Given data =
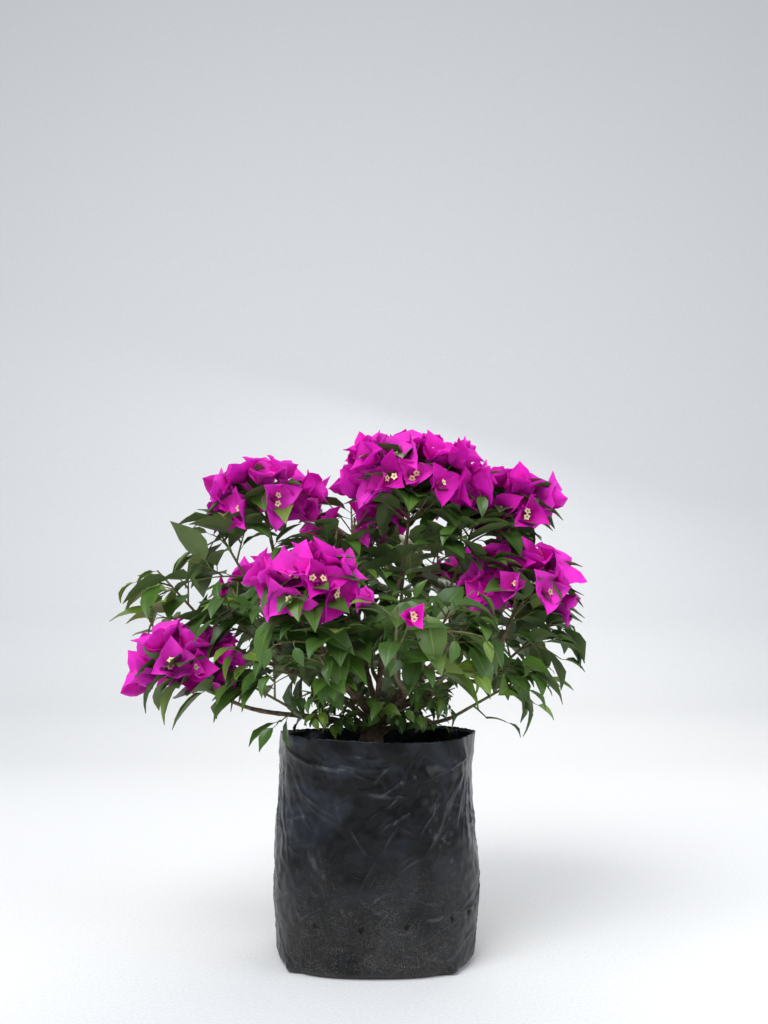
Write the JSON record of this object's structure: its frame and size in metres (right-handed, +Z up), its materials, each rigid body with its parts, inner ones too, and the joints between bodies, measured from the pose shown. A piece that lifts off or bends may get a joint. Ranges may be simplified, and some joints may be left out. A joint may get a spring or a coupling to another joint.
{
  "type": "potted bougainvillea bush",
  "caption": "Young flowering shrub with a low fork, spreading boughs, drooping leaves and papery bracts, growing in a soil-filled film nursery bag.",
  "frame": {"origin": "middle of the flat underside of the nursery bag", "axes": "+Z up, +X to the right and -Y towards the viewer of the picture"},
  "size_m": [0.5567, 0.4439, 0.5837],
  "materials": {
    "bag_film": "satin black polyethylene film, dusty low down",
    "soil": "matt crumbly potting soil",
    "bark": "matt grey-brown bark",
    "leaves": "dark green leaf with a soft gloss",
    "bracts": "papery magenta bract"
  },
  "bodies": {
    "root": {"bag": "bag_film", "soil": "soil", "trunk": "bark", "bough_leaves_left_high": "bark", "bough_leaves_left_far": "bark", "bough_leaves_left_mid": "bark", "bough_leaves_left_low": "bark", "bough_leaves_middle": "bark", "bough_leaves_right_high": "bark", "bough_leaves_front_left": "bark", "bough_leaves_front_right": "bark", "bough_leaves_right_mid": "bark", "bough_leaves_right_low": "bark", "bough_leaves_back_left": "bark", "bough_leaves_back_right": "bark", "bough_leaves_back_high": "bark", "bough_leaves_back_low": "bark", "bough_leaves_heart": "bark", "bough_bracts_top_left": "bark", "bough_bracts_top_main": "bark", "bough_bracts_top_right": "bark", "bough_bracts_front_left": "bark", "bough_bracts_right": "bark", "bough_bracts_left_low": "bark", "bough_bracts_back_top": "bark", "bough_bracts_back_left": "bark", "bough_bracts_back_right": "bark", "bough_bracts_middle": "bark", "bough_bracts_front": "bark", "leaves_left_high": "leaves", "leaves_left_far": "leaves", "leaves_left_mid": "leaves", "leaves_left_low": "leaves", "leaves_middle": "leaves", "leaves_right_high": "leaves", "leaves_front_left": "leaves", "leaves_front_right": "leaves", "leaves_right_mid": "leaves", "leaves_right_low": "leaves", "leaves_back_left": "leaves", "leaves_back_right": "leaves", "leaves_back_high": "leaves", "leaves_back_low": "leaves", "leaves_heart": "leaves", "leaves_foot_left": "leaves", "leaves_foot_right": "leaves", "bracts_top_left": "bracts", "bracts_top_main": "bracts", "bracts_top_right": "bracts", "bracts_front_left": "bracts", "bracts_right": "bracts", "bracts_left_low": "bracts", "bracts_back_top": "bracts", "bracts_back_left": "bracts", "bracts_back_right": "bracts", "bracts_middle": "bracts", "bracts_front": "bracts"}
  },
  "joints": []
}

Task prompt = Pull out every line above that holds the word "bodies".

Solution for this problem =
Write the JSON record of this object's structure: its frame and size in metres (right-handed, +Z up), its materials, each rigid body with its parts, inner ones too, and the joints between bodies, measured from the pose shown. A piece that lifts off or bends may get a joint. Ranges may be simplified, and some joints may be left out. A joint may get a spring or a coupling to another joint.
  "bodies": {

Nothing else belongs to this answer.